At the moment BT operates 5,600 exchanges, of which 1,000 are designated as Openreach Handover Points (OHPs) enabled to provide the entire country with ‘fibre-based-broadband’ services. However, according to Openreach, within three years or so there will be no more than 1 million subscribers left getting their telecoms services via copper technologies. With far fewer hubs needed to manage the new network, BT will be left with thousands of redundant exchanges that will be worth billions of pounds as real estate assets to be sold off. Many city exchanges are severely utilitarian in their architecture and appearance but many others are beautifully designed edifices in market towns and small villages that would be eminently desirable when converted into apartments - as would the less distinguished metropolitan exchanges. They’ll all be snapped-up by developers, that’s for sure.

However, this can’t happen until a solution is found to the problem of what to do about exchanges housing altnet co-located local loop unbundling (LLU) equipment, leased lines, cable links and sundry and manifold infrastructure routing. Fortunately, it’s a fairly long-term problem, but it needs to be planned now because it will take years to complete. Initially the intent was to close ‘at least’ 100 exchanges by the end of 2030 in a pilot project and ‘fully decommission’ them by the end of 2031. BT says thereafter the process will be streamlined and accelerated with multiple exchanges being taken off-line simultaneously and all 4,600 will be decommissioned by ‘the early 2030s’.

However, BT has recently greatly reduced the scope of its original pilot closure plan and will now focus on just five exchanges, one in Oxfordshire in England, one in Greater London and three in County Antrim in Northern Ireland.

David Belcher, the Strategy and Transformation Director at Openreach said, “We are under no illusions that this [the exchange closure project] is going to be a hugely complex programme to plan and deliver.
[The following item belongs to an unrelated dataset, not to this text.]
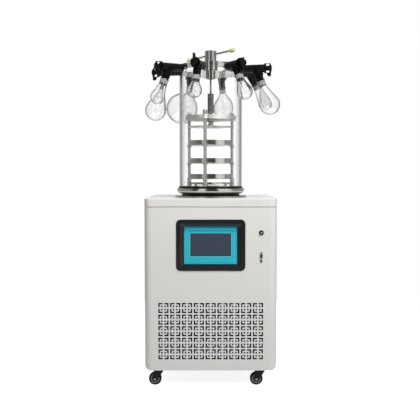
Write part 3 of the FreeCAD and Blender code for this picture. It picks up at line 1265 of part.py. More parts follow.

We also know from speaking to service providers that these timescales will be challenging, so we’re now consulting them on plans to develop and test approaches to mass-migrating their customers using five pilot exchanges.”

INCA says comprehensive impact statement needed

As was only to be expected, BT’s altnet competitors are worried about what this huge and far-reaching plan will mean for them. Now the industry support group representing Openreach’s customers, the Independent Networks Cooperative Association (INCA), has published its response to BT’s consultation exercise on the exchange closure trials and has set out a series of recommendations to mitigate the potential impact of them. INCA wants the UK regulator, Ofcom, to establish and oversee the framework of the consultation and broaden its scope to ensure that BT cannot ride roughshod through the process to the detriment of the INCA membership. 

INCA says, “Whilst that may be reasonable in order for Openreach to start the exchange closure process, it leaves open a very large number of issues that are material to Openreach customers. INCA members are building new fibre networks using Openreach products including (but not limited to) Physical Infrastructure Access, Ethernet Access, Direct Optical Spectrum Access, Interexchange Dark Fibre and space and power at exchange sites (co-location). All of those products (and others) will be impacted by the exchange closure programme as we understand that they will be withdrawn from the exchanges to be closed and will certainly cause very material disruption to Openreach’s customers, on which millions of UK citizens will be relying on their broadband connection by the time the closures take place.” (See British broadband: A market close to boiling point or still bubbling under?)

INCA adds that the consultation is too narrow and that Openreach needs to “embrace a much wider conversation with its customers on how any necessary and objectively justified network changes can be implemented in a manner that leaves Openreach’s customers and their customers able to make informed investment and switching decisions.”

It complains that “the consultation states that all services provided from exchanges to be closed will be discontinued and that, effectively, it is up to Openreach’s customers (given notification) to shoulder the burden of rearranging their networks at their own cost (except where Openreach has specific contractual obligations to cover costs for its customers, which is extremely limited).”

Thus, INCA calls on Openreach urgently to engage with its service provider customers to gain an appreciation of the impact the full exchange closures will have because the programme will almost inevitably affect all telecoms providers in the UK that use any Openreach services. It says, “A systematic and comprehensive impact assessment is necessary.”

Then comes the sting in the tail. The INCA response says “Openreach is in many instances a reluctant supplier of the relevant services, it is not clear to INCA that Openreach’s incentives are that close-aligned with those of its customers and it is therefore critical that Openreach undertakes a transparent process to assess customer needs and levels of demand and shares with its customers how it plans to meet those needs and that demand. INCA considers that it is inappropriate that Openreach develops advanced plans for replacement products and pricing structures internally before sharing those with its customers. INCA understands and accepts Openreach’s need and right to recover its efficiently incurred costs in providing regulated access, but the specification of the products and the pricing structure for those products should be developed in consultation with those who will be using them.” 

Sounds fair enough, doesn’t it? We should remember when LLU finally began, in the face of considerable resistance on the part of BT, it wasn’t long before the stories emerged about the telco’s competitors being unable to co-locate their equipment in exchanges because: a) the exchange had been-flooded and the carpets were wet; b) It was locked and no-one could find the keys; and c) It’s just a little exchange way out in the county and we don’t have the maps so we don’t know where it is. 

And, by the way, all three of these lame excuses are true. Sound ludicrous? Just ask anyone who has been in the altnet community for any length of time...

It is greatly to be hoped that this time around Openreach will be fully transparent and open about its plans, will listen to the altnets' legitimate concerns and come to a negotiated settlement. INCA, at least, is not going to let up and allow its members to be ridden roughshod.